Care must be taken because Burkholderia pseudomallei is commonly misidentified as C. violaceum by many common identification methods. The two are readily distinguished because B. pseudomallei produces large wrinkled colonies, whereas C. violaceum produces a distinctive violet pigment.

==Medical significance==
C. violaceum rarely infects humans, but when it does it causes skin lesions, sepsis, and liver abscesses that may be fatal. The first reported case of Chromobacterium violaceum infection in humans in literature is from Malaysia in 1927. Only 150 cases have been reported in literature since then. To date, cases have been reported from Argentina, Australia, Brazil, Canada, Cuba, India, Japan, Nigeria, Singapore, Sri Lanka, Taiwan, United States and Vietnam. The most common mode of entry of the bacteria into the body is through the injured skin coming in contact with soil or water containing the bacteria. The disease usually starts as a limited infection of the skin at the point of entry of the bacteria, which progresses to necrotizing metastatic lesions, then multiple abscesses of the liver, lung, spleen, skin, lymph nodes or brain, leading to severe septicaemia, culminating in multiorgan failure which may be fatal. Other reported pathologies include chronic granulomatosis, osteomyelitis, cellulitis, diarrhoea, septic spondylitis, conjunctivitis, periorbital and ocular infection.

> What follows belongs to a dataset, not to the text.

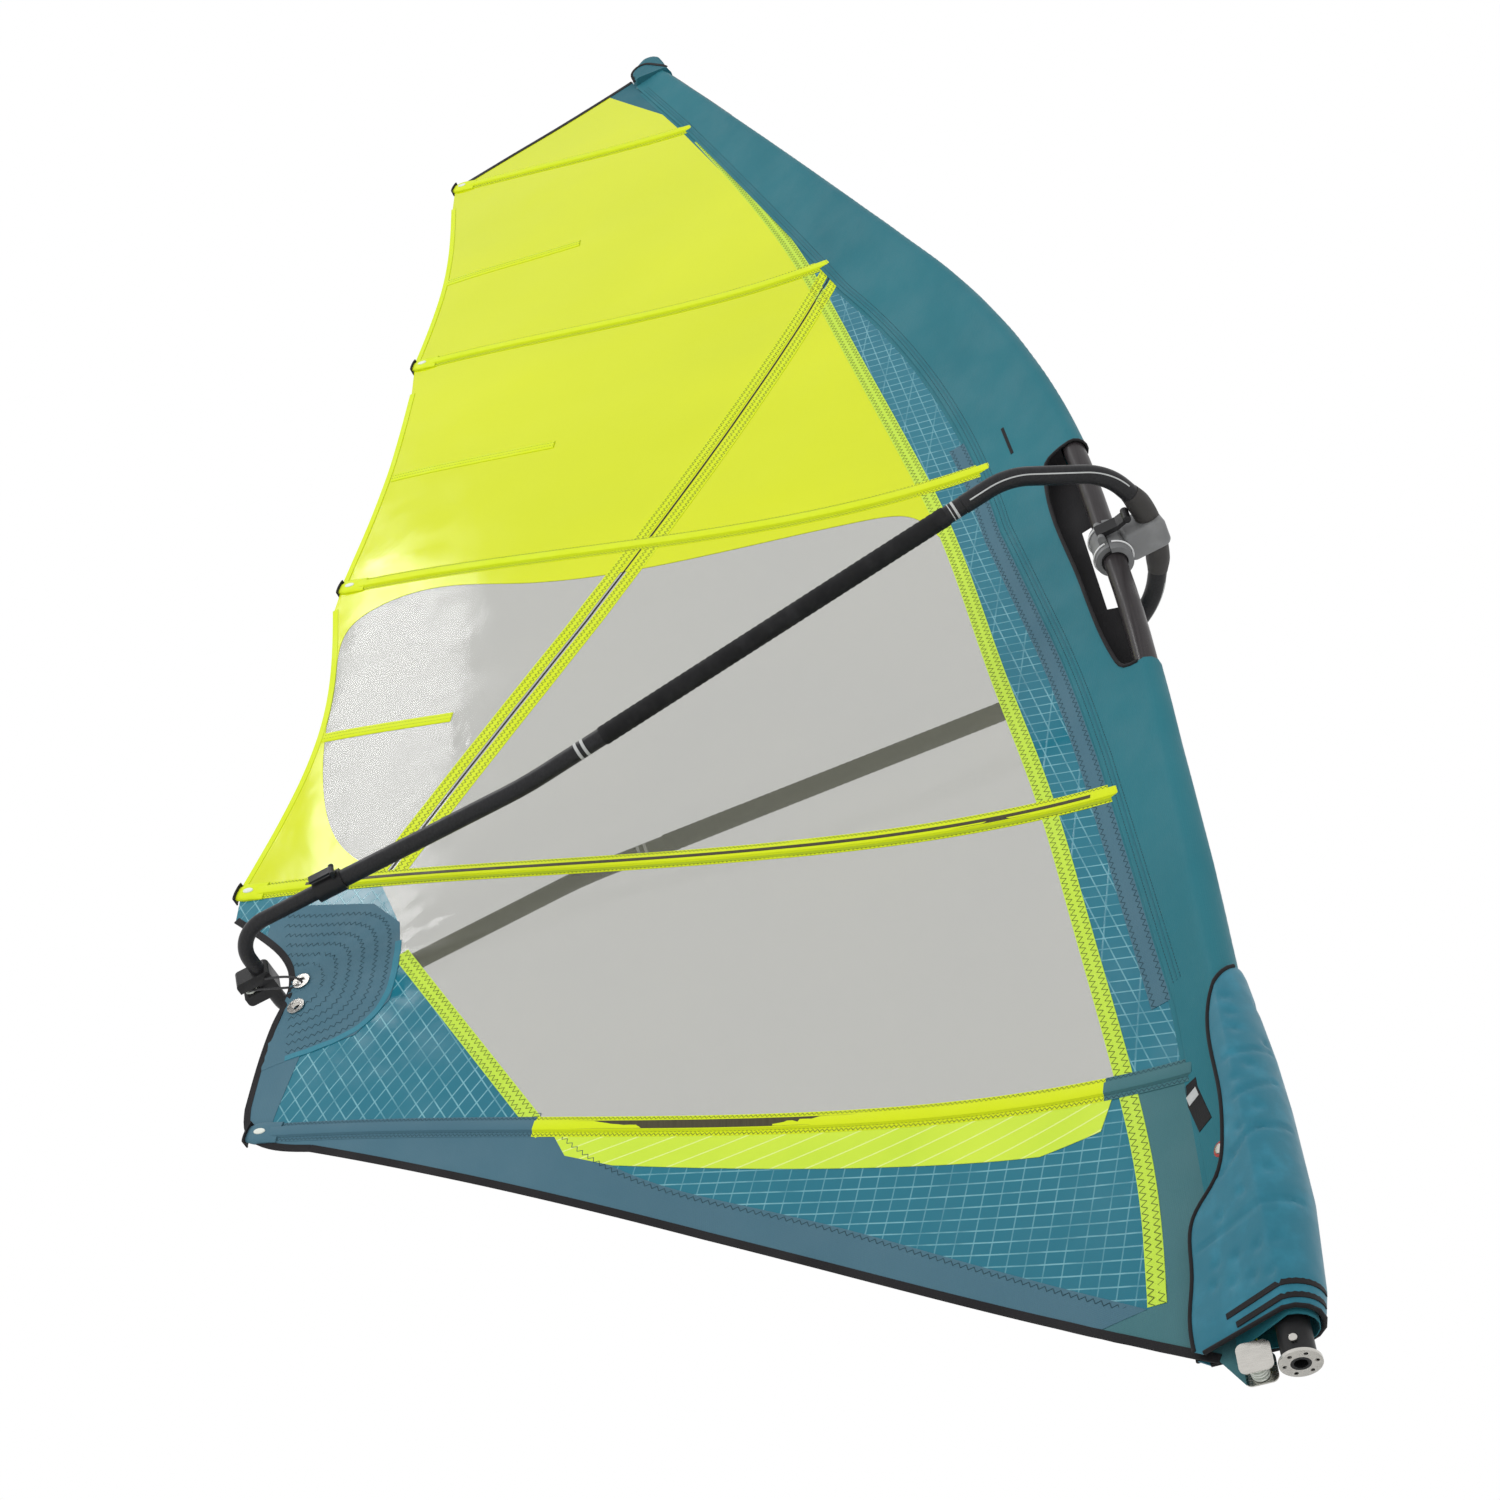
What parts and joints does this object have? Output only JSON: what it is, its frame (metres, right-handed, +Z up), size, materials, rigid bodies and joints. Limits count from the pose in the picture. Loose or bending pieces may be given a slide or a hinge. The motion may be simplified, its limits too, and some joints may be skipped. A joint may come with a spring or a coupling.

C. violaceum produces a number of natural antibiotics:
- Aztreonam is a monobactam antibiotic that is active against gram-negative aerobic bacteria including Pseudomonas aeruginosa. It is marketed as Azactam.
- Violacein is active against amoebae and trypanosomes;
- Aerocyanidine is active against Gram-positive organisms;
- Aerocavin is active against Gram-positive and Gram-negative organisms.

It has been described as a cause of infection in gibbons.

==Treatment==
Human infection caused by C. violaceum is rather rare, therefore there are no clinical trials evaluating different treatments. Antibiotics that have been used to successfully treat C. violaceum include pefloxacin, ciprofloxacin, amikacin, and co-trimoxazole. Other antibiotics that appear to be effective in vitro include chloramphenicol and the tetracyclines. For theoretical reasons, infection would not be expected to respond to penicillins, cephalosporins, or aztreonam, although carbapenems like meropenem or imipenem may possibly work. Though the bacteria is reported to be resistant to first and second generation cephalosporins, susceptibility to newer cephalosporins is variable.

==Genome==
The complete genome was sequenced and the results were published in 2003. C. violaceum type strain ATCC 12472 was found to have 4,751,080 base pairs with a G + C content of 64.83% and 4,431 ORFs.